(GIVEN EXERCISE) Search the data for the word "from" and copy every line where it occurs.
::::::::
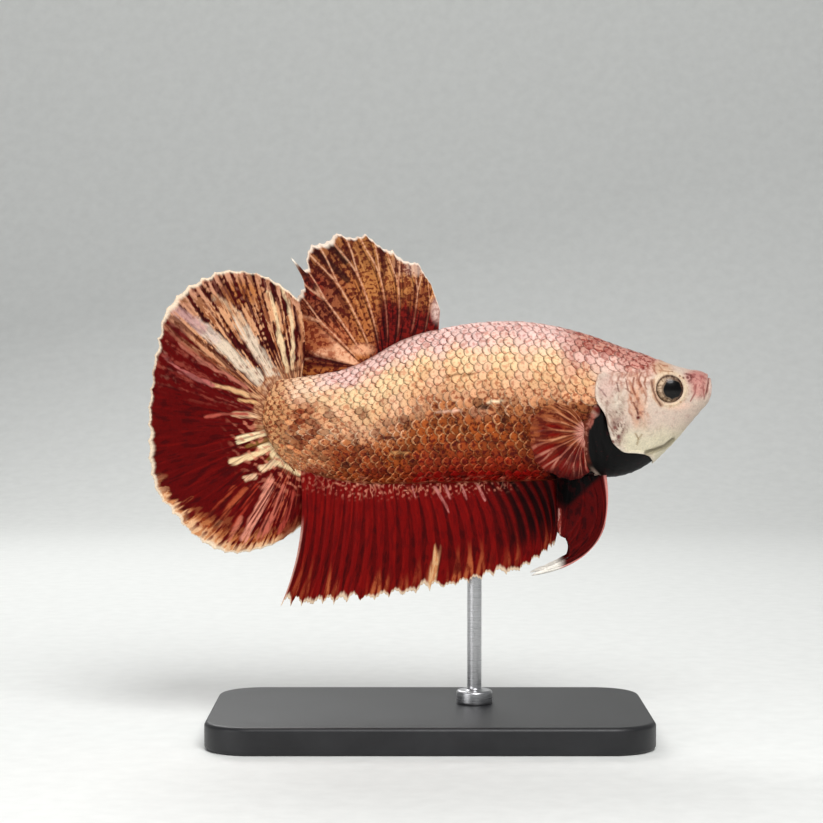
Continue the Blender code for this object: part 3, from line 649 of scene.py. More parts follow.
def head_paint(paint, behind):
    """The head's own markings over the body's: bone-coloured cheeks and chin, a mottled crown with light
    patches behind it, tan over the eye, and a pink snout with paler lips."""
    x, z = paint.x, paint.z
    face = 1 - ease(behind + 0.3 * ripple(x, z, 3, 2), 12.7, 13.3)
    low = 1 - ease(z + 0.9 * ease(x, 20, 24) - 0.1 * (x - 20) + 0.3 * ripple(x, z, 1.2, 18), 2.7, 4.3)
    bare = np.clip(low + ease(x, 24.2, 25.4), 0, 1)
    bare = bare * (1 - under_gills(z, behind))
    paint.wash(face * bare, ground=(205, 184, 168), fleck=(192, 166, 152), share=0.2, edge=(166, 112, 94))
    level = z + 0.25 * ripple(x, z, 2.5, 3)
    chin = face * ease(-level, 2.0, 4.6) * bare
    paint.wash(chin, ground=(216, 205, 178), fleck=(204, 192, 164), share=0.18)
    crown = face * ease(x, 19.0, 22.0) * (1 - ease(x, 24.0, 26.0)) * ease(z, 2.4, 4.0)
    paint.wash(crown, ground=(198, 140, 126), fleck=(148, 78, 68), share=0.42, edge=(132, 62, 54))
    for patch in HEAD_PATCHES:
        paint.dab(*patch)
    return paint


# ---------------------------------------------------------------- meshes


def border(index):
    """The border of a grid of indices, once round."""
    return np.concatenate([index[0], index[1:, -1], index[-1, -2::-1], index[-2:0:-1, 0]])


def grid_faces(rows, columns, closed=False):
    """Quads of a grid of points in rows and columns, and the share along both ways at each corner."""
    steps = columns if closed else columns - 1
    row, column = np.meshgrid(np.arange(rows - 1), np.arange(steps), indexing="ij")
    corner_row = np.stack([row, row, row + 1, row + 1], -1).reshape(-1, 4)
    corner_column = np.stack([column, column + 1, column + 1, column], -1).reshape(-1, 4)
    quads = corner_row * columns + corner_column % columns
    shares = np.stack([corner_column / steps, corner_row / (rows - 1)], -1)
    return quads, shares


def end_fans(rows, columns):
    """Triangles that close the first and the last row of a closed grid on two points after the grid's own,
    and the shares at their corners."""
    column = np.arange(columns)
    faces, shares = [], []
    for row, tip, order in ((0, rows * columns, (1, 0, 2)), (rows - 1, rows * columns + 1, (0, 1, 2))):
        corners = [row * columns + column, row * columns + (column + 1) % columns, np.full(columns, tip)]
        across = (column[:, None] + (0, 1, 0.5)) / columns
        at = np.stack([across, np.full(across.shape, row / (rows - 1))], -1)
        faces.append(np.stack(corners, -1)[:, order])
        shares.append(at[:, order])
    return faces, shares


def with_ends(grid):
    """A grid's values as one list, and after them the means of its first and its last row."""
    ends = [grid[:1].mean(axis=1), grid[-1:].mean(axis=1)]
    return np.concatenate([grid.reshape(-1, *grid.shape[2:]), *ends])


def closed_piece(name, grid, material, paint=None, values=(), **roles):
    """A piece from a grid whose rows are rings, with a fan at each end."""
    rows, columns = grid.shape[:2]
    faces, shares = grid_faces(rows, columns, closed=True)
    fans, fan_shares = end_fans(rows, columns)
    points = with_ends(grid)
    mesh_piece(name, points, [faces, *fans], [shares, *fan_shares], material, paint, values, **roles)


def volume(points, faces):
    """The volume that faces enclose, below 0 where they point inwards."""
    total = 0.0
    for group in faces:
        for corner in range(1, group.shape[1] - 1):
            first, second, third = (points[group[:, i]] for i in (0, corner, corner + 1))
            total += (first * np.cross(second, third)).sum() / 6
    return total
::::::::
(ANSWER FOR THE TASK)
Continue the Blender code for this object: part 3, from line 649 of scene.py. More parts follow.
    """A piece from a grid whose rows are rings, with a fan at each end."""